▸ **Problem**
Transcribe the records exactly from the line with "imported = [obj" to the end, both included.

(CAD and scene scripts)
━━━━━━━━━━━━━━━━
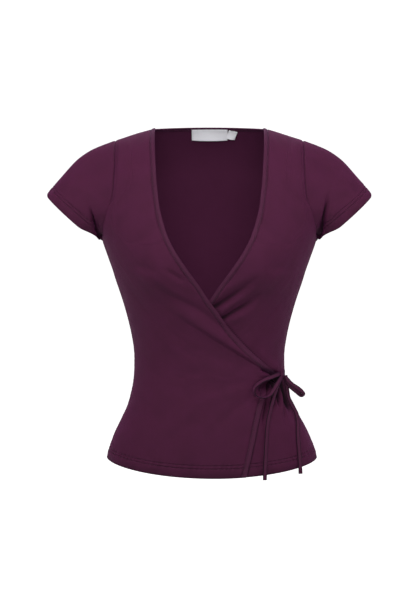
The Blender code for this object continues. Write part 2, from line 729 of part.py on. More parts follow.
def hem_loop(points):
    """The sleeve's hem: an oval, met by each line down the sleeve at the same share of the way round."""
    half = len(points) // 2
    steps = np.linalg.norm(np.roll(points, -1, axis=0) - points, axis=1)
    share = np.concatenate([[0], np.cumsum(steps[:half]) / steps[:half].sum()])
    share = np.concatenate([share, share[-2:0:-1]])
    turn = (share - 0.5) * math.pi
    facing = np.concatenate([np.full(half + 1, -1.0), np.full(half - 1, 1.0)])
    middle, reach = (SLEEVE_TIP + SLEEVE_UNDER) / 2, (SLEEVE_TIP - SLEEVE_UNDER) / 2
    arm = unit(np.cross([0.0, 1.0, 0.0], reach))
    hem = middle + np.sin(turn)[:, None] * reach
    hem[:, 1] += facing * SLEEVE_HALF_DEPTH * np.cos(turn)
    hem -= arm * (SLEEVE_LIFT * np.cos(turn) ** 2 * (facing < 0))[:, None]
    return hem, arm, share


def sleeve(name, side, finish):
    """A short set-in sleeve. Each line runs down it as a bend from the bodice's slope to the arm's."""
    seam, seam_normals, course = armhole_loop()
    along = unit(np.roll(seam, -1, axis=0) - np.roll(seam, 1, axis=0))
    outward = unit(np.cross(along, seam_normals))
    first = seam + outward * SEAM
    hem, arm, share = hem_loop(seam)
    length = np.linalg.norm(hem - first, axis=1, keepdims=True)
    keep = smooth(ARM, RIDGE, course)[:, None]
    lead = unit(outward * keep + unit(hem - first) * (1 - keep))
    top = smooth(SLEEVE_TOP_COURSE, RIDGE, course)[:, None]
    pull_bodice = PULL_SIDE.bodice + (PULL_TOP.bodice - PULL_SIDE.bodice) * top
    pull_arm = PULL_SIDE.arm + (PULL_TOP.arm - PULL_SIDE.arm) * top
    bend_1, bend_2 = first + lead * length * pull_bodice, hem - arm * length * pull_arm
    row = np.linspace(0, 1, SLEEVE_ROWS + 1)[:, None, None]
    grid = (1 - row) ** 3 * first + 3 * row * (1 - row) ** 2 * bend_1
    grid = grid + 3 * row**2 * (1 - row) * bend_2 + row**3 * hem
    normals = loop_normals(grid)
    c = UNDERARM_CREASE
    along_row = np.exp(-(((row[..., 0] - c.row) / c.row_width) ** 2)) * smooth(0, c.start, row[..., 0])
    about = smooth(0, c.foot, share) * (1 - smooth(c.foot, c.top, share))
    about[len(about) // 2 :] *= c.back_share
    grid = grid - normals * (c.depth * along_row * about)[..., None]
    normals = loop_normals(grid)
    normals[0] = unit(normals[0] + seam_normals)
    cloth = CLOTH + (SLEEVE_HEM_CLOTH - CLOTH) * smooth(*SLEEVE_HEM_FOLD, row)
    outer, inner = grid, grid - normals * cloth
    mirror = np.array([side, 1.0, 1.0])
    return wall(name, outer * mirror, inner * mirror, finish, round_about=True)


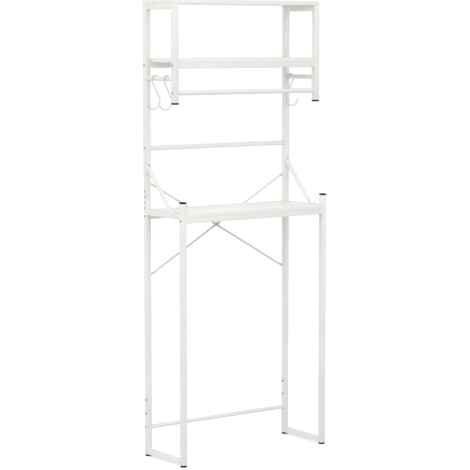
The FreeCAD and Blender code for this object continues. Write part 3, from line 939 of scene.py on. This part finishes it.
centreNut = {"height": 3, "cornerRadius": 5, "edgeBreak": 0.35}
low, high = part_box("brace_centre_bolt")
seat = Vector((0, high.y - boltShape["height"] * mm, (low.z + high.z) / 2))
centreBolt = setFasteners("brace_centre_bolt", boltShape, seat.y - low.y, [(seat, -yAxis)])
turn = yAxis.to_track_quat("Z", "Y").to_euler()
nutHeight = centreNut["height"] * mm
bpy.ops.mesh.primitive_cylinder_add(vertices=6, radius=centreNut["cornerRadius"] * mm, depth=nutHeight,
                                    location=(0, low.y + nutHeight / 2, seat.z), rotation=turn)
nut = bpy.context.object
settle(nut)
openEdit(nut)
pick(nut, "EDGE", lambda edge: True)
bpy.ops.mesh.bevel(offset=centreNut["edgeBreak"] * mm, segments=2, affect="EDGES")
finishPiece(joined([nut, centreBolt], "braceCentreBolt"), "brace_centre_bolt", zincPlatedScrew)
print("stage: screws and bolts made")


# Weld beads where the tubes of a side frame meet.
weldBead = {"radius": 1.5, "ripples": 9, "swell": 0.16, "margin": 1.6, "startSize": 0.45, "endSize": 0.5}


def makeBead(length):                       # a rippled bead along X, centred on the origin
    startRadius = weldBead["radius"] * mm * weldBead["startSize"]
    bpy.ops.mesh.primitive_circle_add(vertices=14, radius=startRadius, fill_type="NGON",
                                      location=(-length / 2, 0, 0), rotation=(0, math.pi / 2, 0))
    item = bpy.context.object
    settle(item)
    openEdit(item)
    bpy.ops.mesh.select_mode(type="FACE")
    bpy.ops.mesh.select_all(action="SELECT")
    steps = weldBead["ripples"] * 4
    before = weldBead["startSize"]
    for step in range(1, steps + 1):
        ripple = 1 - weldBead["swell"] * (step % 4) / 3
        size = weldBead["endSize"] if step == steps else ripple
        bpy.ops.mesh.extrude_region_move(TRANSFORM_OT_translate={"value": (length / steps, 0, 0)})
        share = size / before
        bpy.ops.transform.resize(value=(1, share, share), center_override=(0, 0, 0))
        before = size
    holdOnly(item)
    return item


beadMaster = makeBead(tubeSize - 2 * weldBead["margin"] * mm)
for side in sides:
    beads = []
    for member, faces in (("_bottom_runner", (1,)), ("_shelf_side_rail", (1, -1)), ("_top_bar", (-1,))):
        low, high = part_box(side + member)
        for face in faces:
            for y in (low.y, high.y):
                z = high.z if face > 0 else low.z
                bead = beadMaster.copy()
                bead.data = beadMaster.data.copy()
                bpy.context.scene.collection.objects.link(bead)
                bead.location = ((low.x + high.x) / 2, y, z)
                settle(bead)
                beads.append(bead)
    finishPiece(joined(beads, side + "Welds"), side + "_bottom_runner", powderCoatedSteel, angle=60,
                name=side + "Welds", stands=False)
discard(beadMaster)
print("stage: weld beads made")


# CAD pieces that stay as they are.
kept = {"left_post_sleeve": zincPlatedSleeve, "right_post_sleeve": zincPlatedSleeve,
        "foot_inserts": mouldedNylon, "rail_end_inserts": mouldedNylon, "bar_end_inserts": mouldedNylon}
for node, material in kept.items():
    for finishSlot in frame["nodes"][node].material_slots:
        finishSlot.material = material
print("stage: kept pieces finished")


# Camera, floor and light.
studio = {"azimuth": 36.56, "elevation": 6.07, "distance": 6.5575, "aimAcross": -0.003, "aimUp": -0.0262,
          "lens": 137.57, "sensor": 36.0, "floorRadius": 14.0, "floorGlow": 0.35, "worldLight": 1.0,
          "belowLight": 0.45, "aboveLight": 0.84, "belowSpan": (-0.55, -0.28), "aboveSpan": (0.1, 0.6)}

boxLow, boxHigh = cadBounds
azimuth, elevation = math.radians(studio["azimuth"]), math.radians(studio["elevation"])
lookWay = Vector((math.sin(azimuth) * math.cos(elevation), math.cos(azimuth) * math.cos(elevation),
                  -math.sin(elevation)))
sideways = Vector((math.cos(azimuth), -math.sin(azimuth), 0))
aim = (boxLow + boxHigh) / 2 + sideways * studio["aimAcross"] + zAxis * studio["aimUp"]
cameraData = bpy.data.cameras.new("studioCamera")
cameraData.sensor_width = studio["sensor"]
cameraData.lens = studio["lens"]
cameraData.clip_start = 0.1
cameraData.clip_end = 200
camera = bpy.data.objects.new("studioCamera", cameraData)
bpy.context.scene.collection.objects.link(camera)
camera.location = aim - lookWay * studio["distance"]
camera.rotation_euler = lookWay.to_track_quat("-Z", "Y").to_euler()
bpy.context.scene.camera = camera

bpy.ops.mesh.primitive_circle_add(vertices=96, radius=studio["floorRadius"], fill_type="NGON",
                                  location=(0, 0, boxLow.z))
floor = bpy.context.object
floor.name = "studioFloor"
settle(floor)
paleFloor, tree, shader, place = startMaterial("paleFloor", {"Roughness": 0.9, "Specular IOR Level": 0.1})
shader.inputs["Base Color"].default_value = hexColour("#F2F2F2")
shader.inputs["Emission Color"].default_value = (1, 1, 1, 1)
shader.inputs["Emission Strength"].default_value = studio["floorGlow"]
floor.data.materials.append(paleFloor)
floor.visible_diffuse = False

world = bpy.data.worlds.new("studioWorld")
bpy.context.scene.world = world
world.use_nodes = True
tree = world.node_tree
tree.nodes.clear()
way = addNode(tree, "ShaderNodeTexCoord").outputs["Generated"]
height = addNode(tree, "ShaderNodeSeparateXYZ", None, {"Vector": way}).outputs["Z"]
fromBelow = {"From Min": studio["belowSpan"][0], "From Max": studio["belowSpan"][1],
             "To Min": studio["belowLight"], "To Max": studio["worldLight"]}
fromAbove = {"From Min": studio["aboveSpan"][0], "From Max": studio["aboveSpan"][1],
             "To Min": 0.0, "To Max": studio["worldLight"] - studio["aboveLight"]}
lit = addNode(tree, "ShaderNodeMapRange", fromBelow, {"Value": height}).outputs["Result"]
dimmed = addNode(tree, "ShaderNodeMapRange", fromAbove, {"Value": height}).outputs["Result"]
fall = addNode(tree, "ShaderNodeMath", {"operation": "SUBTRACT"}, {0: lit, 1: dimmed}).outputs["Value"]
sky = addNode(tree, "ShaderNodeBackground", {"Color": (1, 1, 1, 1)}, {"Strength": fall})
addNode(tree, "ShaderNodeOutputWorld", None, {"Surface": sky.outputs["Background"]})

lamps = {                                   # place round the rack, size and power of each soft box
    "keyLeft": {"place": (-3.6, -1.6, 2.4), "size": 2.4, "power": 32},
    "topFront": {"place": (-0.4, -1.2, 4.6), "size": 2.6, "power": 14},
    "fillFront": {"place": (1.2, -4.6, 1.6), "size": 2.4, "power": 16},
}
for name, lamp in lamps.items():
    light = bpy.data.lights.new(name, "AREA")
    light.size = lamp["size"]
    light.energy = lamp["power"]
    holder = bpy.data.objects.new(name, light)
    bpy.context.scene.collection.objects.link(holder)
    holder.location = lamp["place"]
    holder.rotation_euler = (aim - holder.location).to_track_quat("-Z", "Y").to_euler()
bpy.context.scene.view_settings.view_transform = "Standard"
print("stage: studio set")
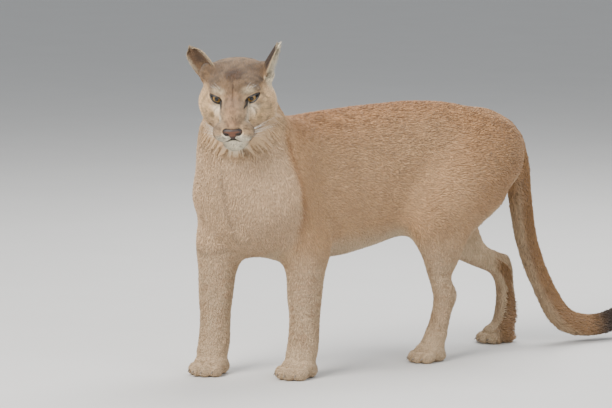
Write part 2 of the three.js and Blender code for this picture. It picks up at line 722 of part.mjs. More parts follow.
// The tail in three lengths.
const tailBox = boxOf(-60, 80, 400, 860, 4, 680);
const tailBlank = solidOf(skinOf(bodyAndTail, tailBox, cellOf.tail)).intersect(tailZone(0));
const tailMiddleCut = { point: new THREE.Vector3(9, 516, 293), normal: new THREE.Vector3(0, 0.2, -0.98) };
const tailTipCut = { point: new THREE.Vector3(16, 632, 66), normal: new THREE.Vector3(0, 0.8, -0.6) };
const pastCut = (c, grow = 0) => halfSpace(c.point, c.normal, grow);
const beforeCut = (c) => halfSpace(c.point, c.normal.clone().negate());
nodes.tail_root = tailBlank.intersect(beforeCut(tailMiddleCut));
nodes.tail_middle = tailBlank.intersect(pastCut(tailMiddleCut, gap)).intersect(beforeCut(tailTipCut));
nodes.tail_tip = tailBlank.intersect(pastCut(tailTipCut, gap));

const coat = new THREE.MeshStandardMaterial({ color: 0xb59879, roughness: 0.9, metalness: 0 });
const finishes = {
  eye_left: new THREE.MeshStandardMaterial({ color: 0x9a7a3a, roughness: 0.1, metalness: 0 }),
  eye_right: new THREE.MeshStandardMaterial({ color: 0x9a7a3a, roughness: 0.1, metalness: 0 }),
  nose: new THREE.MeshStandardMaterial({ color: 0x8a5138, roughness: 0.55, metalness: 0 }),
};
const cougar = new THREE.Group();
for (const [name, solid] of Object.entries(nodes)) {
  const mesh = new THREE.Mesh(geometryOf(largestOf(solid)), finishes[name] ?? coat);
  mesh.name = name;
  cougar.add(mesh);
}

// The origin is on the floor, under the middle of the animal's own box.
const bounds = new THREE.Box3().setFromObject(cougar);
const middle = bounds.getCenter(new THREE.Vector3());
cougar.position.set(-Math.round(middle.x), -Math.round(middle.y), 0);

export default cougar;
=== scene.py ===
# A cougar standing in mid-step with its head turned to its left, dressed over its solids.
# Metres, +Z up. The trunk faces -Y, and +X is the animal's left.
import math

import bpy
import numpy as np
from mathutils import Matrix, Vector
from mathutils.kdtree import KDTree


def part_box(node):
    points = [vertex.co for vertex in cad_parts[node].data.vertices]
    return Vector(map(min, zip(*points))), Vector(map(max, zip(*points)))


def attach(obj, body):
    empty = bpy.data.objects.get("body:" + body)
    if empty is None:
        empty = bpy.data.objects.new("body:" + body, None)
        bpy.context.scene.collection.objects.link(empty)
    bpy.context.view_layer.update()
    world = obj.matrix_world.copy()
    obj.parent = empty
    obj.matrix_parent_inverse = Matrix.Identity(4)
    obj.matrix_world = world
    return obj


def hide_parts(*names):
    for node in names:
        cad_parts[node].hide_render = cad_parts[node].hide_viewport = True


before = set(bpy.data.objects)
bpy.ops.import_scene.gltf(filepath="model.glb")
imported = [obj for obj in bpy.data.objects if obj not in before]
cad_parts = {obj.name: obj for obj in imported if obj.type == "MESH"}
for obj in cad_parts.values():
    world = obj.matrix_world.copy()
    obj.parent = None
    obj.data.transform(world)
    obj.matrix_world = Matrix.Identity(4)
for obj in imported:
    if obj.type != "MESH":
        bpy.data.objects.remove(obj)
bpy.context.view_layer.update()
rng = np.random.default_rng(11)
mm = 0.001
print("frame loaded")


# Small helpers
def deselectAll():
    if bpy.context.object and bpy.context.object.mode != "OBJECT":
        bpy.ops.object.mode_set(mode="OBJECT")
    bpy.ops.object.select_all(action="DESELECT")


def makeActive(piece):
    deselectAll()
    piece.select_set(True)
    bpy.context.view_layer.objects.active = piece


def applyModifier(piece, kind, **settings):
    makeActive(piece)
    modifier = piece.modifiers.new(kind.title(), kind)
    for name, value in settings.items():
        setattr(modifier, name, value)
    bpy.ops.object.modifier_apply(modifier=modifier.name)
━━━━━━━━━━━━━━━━
▸ **Expected answer**
imported = [obj for obj in bpy.data.objects if obj not in before]
cad_parts = {obj.name: obj for obj in imported if obj.type == "MESH"}
for obj in cad_parts.values():
    world = obj.matrix_world.copy()
    obj.parent = None
    obj.data.transform(world)
    obj.matrix_world = Matrix.Identity(4)
for obj in imported:
    if obj.type != "MESH":
        bpy.data.objects.remove(obj)
bpy.context.view_layer.update()
rng = np.random.default_rng(11)
mm = 0.001
print("frame loaded")


# Small helpers
def deselectAll():
    if bpy.context.object and bpy.context.object.mode != "OBJECT":
        bpy.ops.object.mode_set(mode="OBJECT")
    bpy.ops.object.select_all(action="DESELECT")


def makeActive(piece):
    deselectAll()
    piece.select_set(True)
    bpy.context.view_layer.objects.active = piece


def applyModifier(piece, kind, **settings):
    makeActive(piece)
    modifier = piece.modifiers.new(kind.title(), kind)
    for name, value in settings.items():
        setattr(modifier, name, value)
    bpy.ops.object.modifier_apply(modifier=modifier.name)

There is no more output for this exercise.